Finite Difference Simulation of MHD Radiative Flow of a Nanofluid past a Stretching Sheet with Stability Analysis

Abstract

In the present study, unsteady heat and mass nanofluid flow past a stretching sheet with the effect of thermal radiation and magnetic field was carried out. To obtain non-similar equation, the boundary layer governing equations including continuity, momentum, energy and concentration balance were non-dimensionalized by usual transformation. The non-similar approach was employed, which depends on the dimensionless parameters such as Magnetic parameter (M), Radiation parameter (R), Prandtl number (Pr), Eckert number (Ec) Lewis number (Le), Brownian motion parameter (Nb), Thermophoresis parameter (Nt), Local Reynolds number (Re) and velocity parameter (b/a).

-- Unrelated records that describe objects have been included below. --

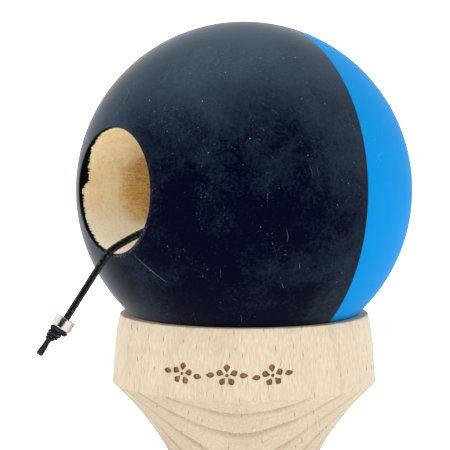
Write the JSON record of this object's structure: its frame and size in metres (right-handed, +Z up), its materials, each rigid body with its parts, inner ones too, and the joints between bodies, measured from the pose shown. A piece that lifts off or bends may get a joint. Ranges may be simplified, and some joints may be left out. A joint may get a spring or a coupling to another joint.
{
  "type": "kendama",
  "caption": "Ball-and-cup toy: a rubber-coated wooden ball on a turned double cup, with a spiked handle and a braided cord with a steel stop bead.",
  "frame": {"origin": "middle of the object's footprint, without the cord, on the surface that the small cup's rim stands on", "axes": "+X along the handle towards the spike, +Y to the back, +Z up along the cross-piece towards the big cup"},
  "size_m": [0.168, 0.0695, 0.1218],
  "materials": {
    "beech": "bare turned beech with short brown pore flecks",
    "navy_rubber": "matte, dusty, with fine scratches",
    "blue_rubber": "matte",
    "steel": "polished",
    "cord": "tight round braid",
    "tie": "woven band"
  },
  "bodies": {
    "root": {"cross_piece": "beech", "ken": "beech", "lock_knot": "cord", "string_ball_to_coil": "cord", "string_coil": "cord", "string_to_cross_piece": "cord", "coil_tie": "tie"},
    "string_end": {"string_in_ball": "cord", "end_knot": "cord"},
    "ball": {"ball_core": "beech", "navy_coat": "navy_rubber", "blue_coat": "blue_rubber"},
    "bead": {"stop_bead": "steel"}
  },
  "joints": [
    {"name": "ball_lift", "type": "slide", "parent": "root", "child": "string_end", "axis": [0, 0, 1], "range_m": [0, 0.05], "deforming": ["string_ball_to_coil"]},
    {"name": "ball_spin", "type": "hinge", "parent": "string_end", "child": "ball", "pos_m": [0.018, 0, 0.092], "axis": [-0.8102, -0.5844, 0.0454], "continuous": true},
    {"name": "bead_slide", "type": "slide", "parent": "string_end", "child": "bead", "axis": [0.5353, 0.1203, 0.8361], "range_m": [0, 0.009]}
  ]
}
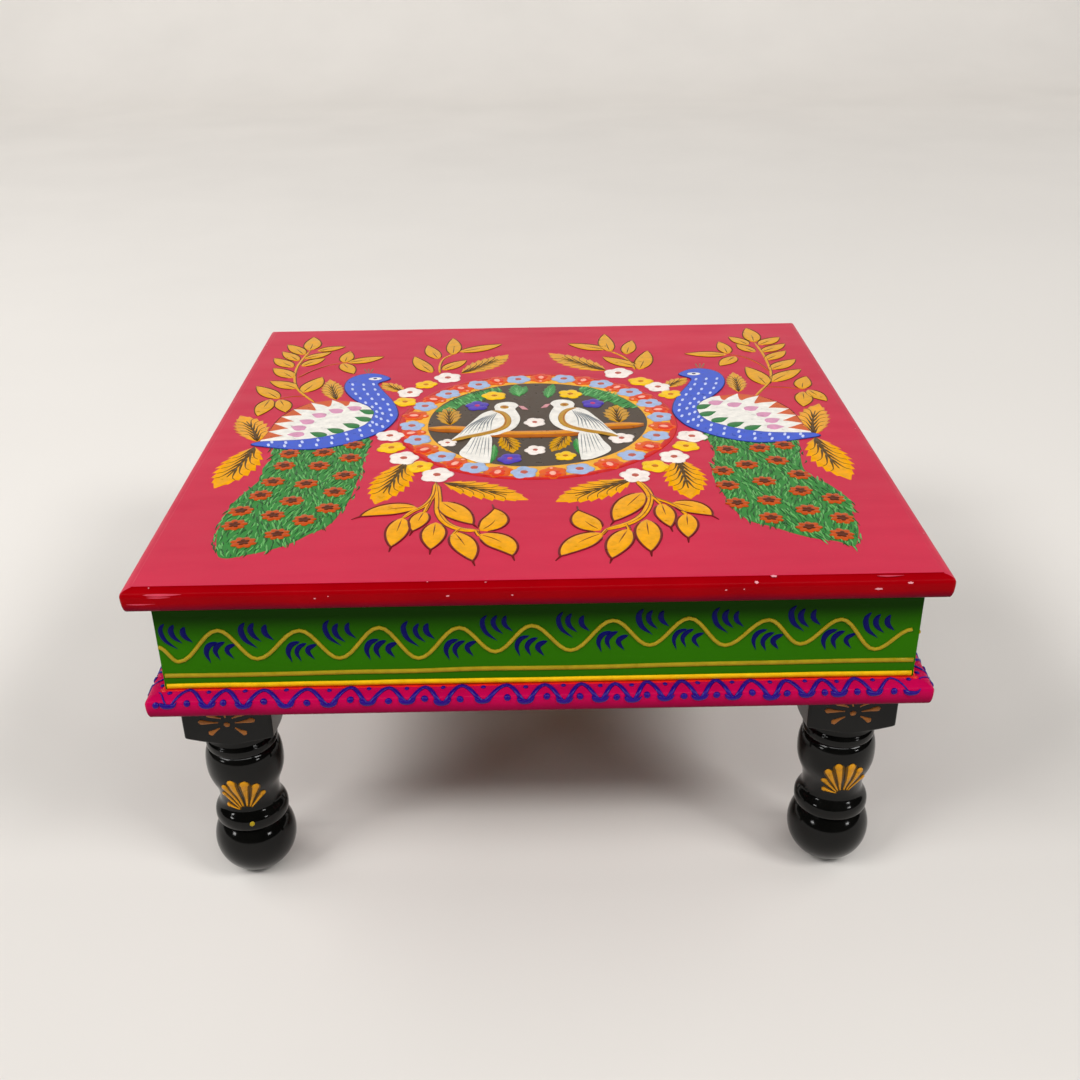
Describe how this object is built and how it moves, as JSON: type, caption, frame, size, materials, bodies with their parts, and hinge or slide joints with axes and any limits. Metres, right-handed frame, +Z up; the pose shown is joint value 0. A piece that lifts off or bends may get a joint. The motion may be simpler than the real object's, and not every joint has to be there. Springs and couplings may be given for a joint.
{
  "type": "bajot low table",
  "caption": "Low square table of painted wood: a planked top with a moulded edge on a boxed apron, a moulded base frame and turned legs with ball feet.",
  "frame": {"origin": "on the floor, under the middle of the table", "axes": "+Z up, -Y towards the front, +X to the right as seen from the front"},
  "size_m": [0.4572, 0.4572, 0.2286],
  "materials": {
    "top_paint": "glossy pink paint with painted ornament",
    "apron_paint": "glossy green paint",
    "moulding_paint": "glossy crimson paint",
    "leg_lacquer": "glossy black lacquer",
    "bare_wood": "planed, unfinished",
    "screw_steel": "plain steel"
  },
  "bodies": {
    "root": {"leg_front_left": "leg_lacquer", "corner_block_front_left": "bare_wood", "leg_screw_front_left": "screw_steel", "block_screw_low_front_left": "screw_steel", "block_screw_high_front_left": "screw_steel", "leg_front_right": "leg_lacquer", "corner_block_front_right": "bare_wood", "leg_screw_front_right": "screw_steel", "block_screw_low_front_right": "screw_steel", "block_screw_high_front_right": "screw_steel", "leg_back_right": "leg_lacquer", "corner_block_back_right": "bare_wood", "leg_screw_back_right": "screw_steel", "block_screw_low_back_right": "screw_steel", "block_screw_high_back_right": "screw_steel", "leg_back_left": "leg_lacquer", "corner_block_back_left": "bare_wood", "leg_screw_back_left": "screw_steel", "block_screw_low_back_left": "screw_steel", "block_screw_high_back_left": "screw_steel", "base_rail_front": "moulding_paint", "rail_screw_front_1": "screw_steel", "rail_screw_front_2": "screw_steel", "base_rail_right": "moulding_paint", "rail_screw_right_1": "screw_steel", "rail_screw_right_2": "screw_steel", "base_rail_back": "moulding_paint", "rail_screw_back_1": "screw_steel", "rail_screw_back_2": "screw_steel", "base_rail_left": "moulding_paint", "rail_screw_left_1": "screw_steel", "rail_screw_left_2": "screw_steel", "apron_front": "apron_paint", "apron_back": "apron_paint", "apron_left": "apron_paint", "cleat_left": "bare_wood", "cleat_screw_left_1": "screw_steel", "cleat_screw_left_2": "screw_steel", "plank_screw_left_1": "screw_steel", "plank_screw_left_2": "screw_steel", "plank_screw_left_3": "screw_steel", "apron_right": "apron_paint", "cleat_right": "bare_wood", "cleat_screw_right_1": "screw_steel", "cleat_screw_right_2": "screw_steel", "plank_screw_right_1": "screw_steel", "plank_screw_right_2": "screw_steel", "plank_screw_right_3": "screw_steel", "top_batten": "bare_wood", "batten_screw_1": "screw_steel", "batten_screw_2": "screw_steel", "batten_screw_3": "screw_steel", "top_plank_front": "top_paint", "top_plank_middle": "top_paint", "top_plank_back": "top_paint"}
  },
  "joints": []
}
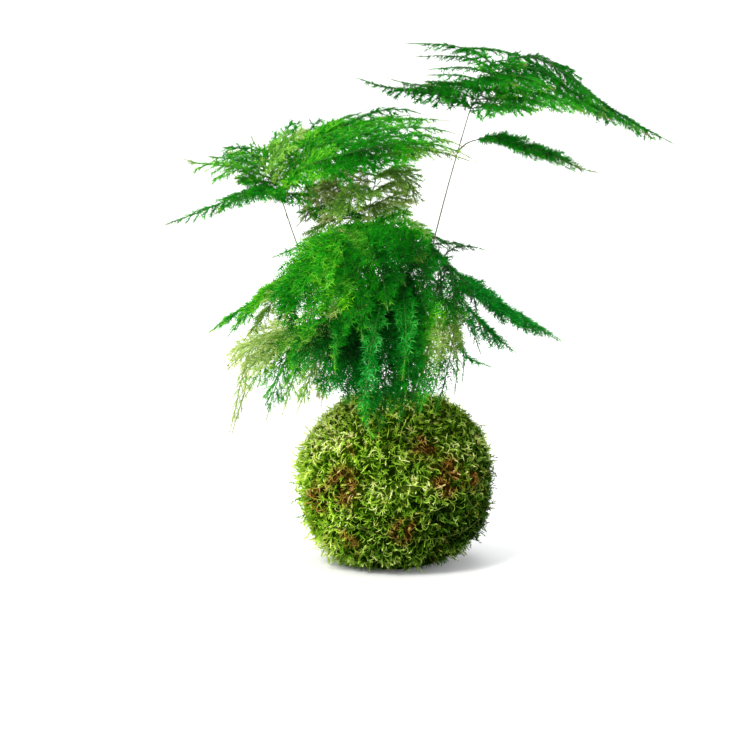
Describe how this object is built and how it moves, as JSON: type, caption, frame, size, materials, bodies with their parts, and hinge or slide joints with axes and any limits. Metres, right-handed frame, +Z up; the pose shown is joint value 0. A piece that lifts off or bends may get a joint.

The temperature and concentration distributions are found affected by these dimensionless parameters. The obtained equations have been solved by explicit finite difference method (EFDM). A theoretical model of the stability and convergence to describe the aspects of the finite difference scheme was developed in this study. This analysis makes the EFDM approach more accurate and able to provide the convergence criteria of the method (Pr ≥ 0.375 and Le ≥ 0.25). The temperature and concentration profiles are discussed for the different values of the dimensionless parameters by considering different time steps. The present computational investigation finds applications in the area of magnetic nanomaterials processing.